Information supplied –

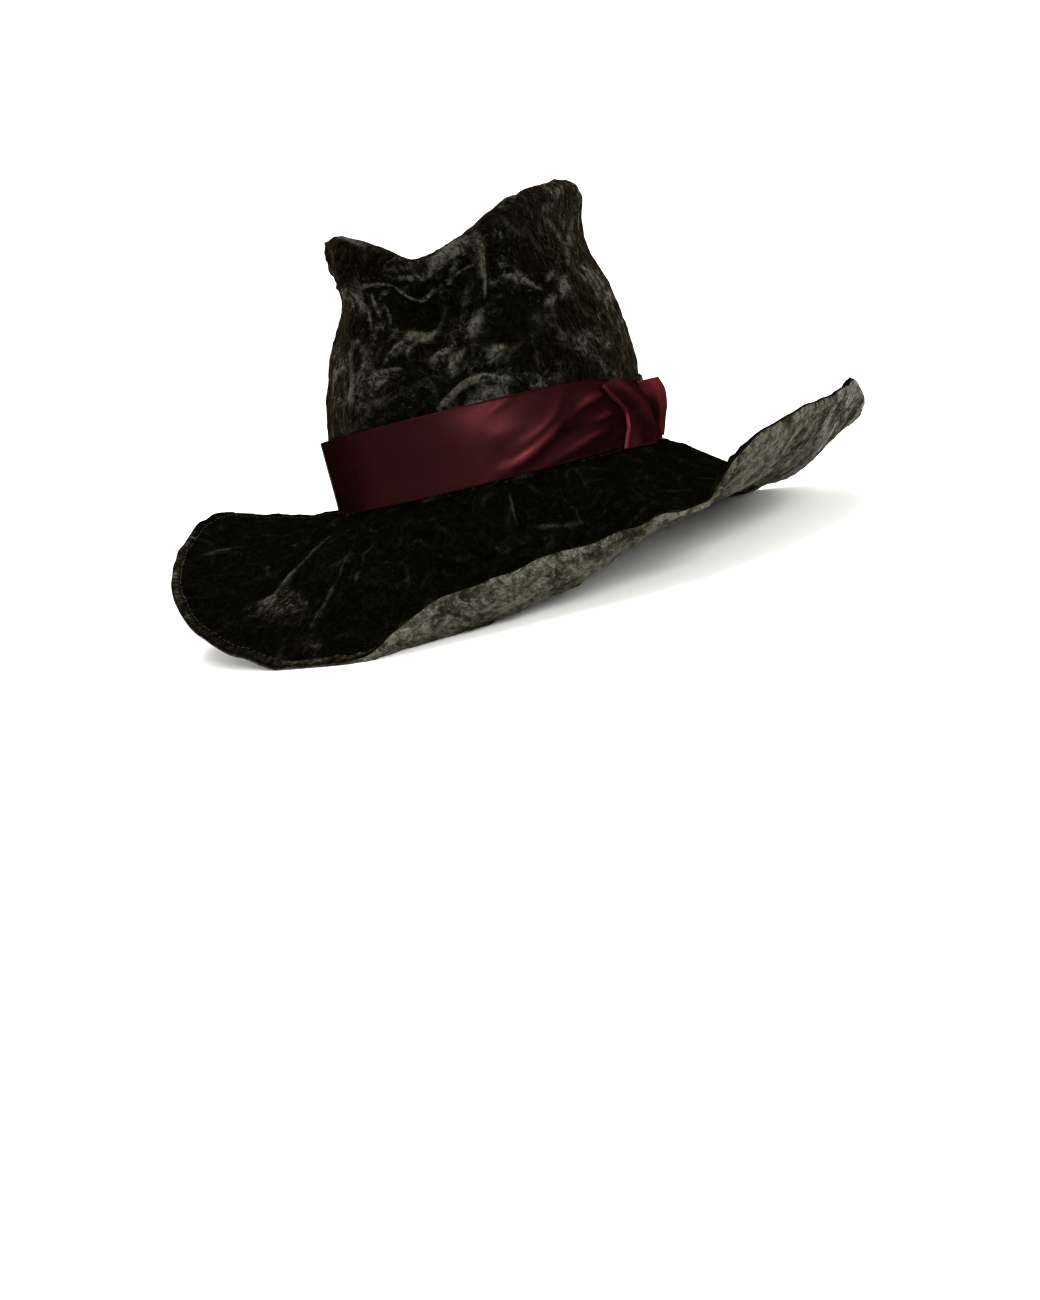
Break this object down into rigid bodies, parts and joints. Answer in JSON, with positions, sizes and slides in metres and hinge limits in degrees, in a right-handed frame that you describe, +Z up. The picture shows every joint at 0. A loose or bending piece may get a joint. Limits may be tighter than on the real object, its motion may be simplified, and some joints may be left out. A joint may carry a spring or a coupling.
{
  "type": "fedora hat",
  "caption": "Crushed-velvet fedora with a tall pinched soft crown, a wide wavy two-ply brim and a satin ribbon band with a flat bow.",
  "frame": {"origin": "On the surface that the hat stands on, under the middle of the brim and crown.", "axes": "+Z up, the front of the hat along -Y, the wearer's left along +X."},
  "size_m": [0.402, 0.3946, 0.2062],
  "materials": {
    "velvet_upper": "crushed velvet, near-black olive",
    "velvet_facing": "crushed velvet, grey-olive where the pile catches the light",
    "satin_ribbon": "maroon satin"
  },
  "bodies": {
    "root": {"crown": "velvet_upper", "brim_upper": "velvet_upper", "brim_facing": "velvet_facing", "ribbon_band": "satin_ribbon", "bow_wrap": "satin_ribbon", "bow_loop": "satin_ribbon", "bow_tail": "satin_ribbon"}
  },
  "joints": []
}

Challenge – Output the lines above verbatim and in full.

Final answer –
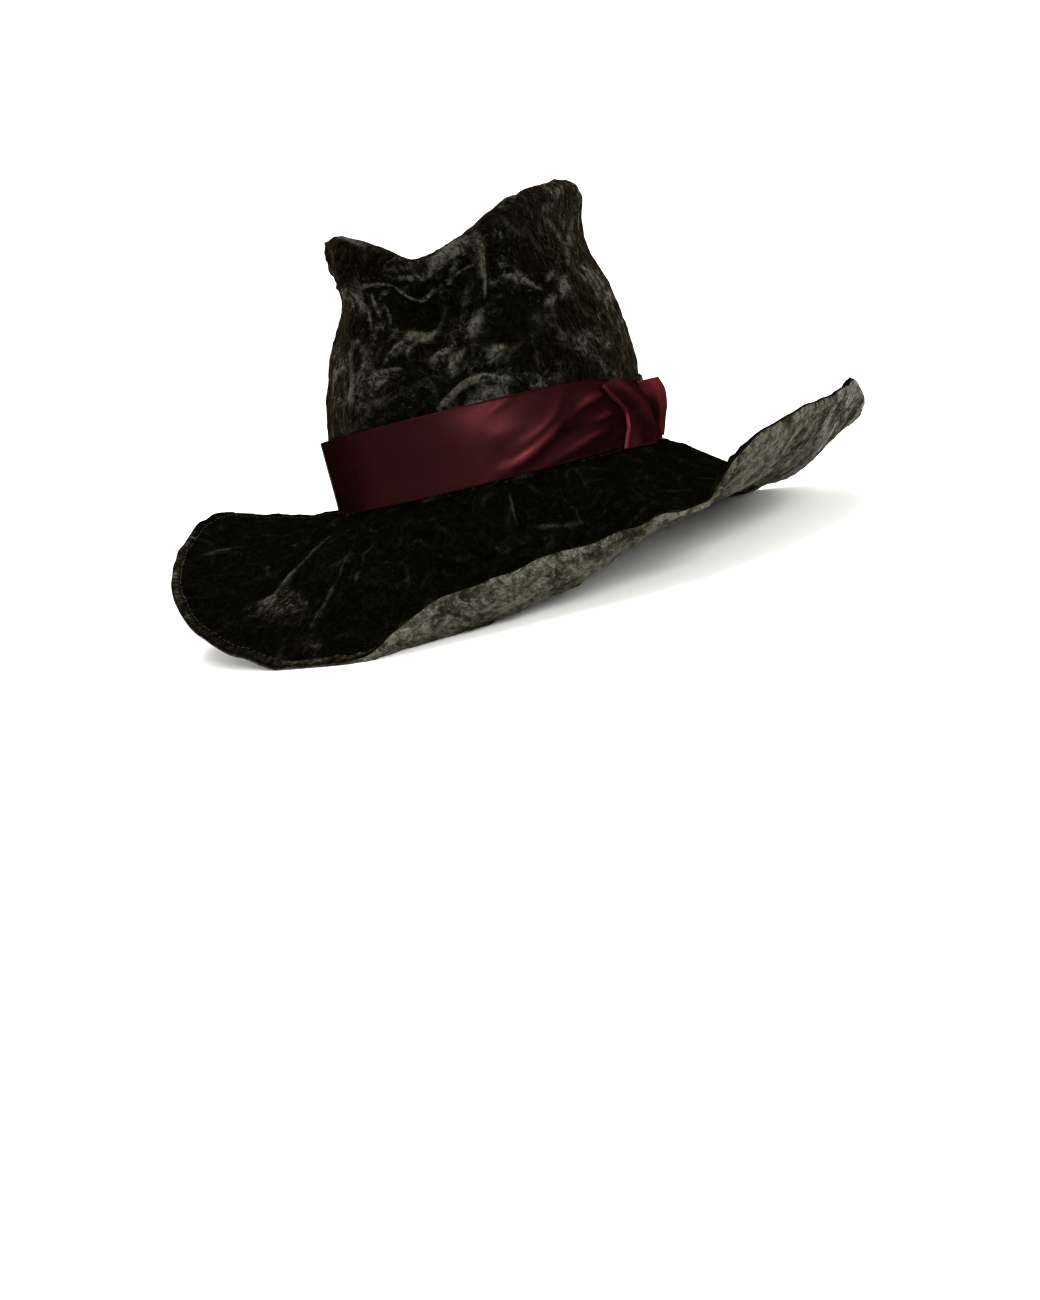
Break this object down into rigid bodies, parts and joints. Answer in JSON, with positions, sizes and slides in metres and hinge limits in degrees, in a right-handed frame that you describe, +Z up. The picture shows every joint at 0. A loose or bending piece may get a joint. Limits may be tighter than on the real object, its motion may be simplified, and some joints may be left out. A joint may carry a spring or a coupling.
{
  "type": "fedora hat",
  "caption": "Crushed-velvet fedora with a tall pinched soft crown, a wide wavy two-ply brim and a satin ribbon band with a flat bow.",
  "frame": {"origin": "On the surface that the hat stands on, under the middle of the brim and crown.", "axes": "+Z up, the front of the hat along -Y, the wearer's left along +X."},
  "size_m": [0.402, 0.3946, 0.2062],
  "materials": {
    "velvet_upper": "crushed velvet, near-black olive",
    "velvet_facing": "crushed velvet, grey-olive where the pile catches the light",
    "satin_ribbon": "maroon satin"
  },
  "bodies": {
    "root": {"crown": "velvet_upper", "brim_upper": "velvet_upper", "brim_facing": "velvet_facing", "ribbon_band": "satin_ribbon", "bow_wrap": "satin_ribbon", "bow_loop": "satin_ribbon", "bow_tail": "satin_ribbon"}
  },
  "joints": []
}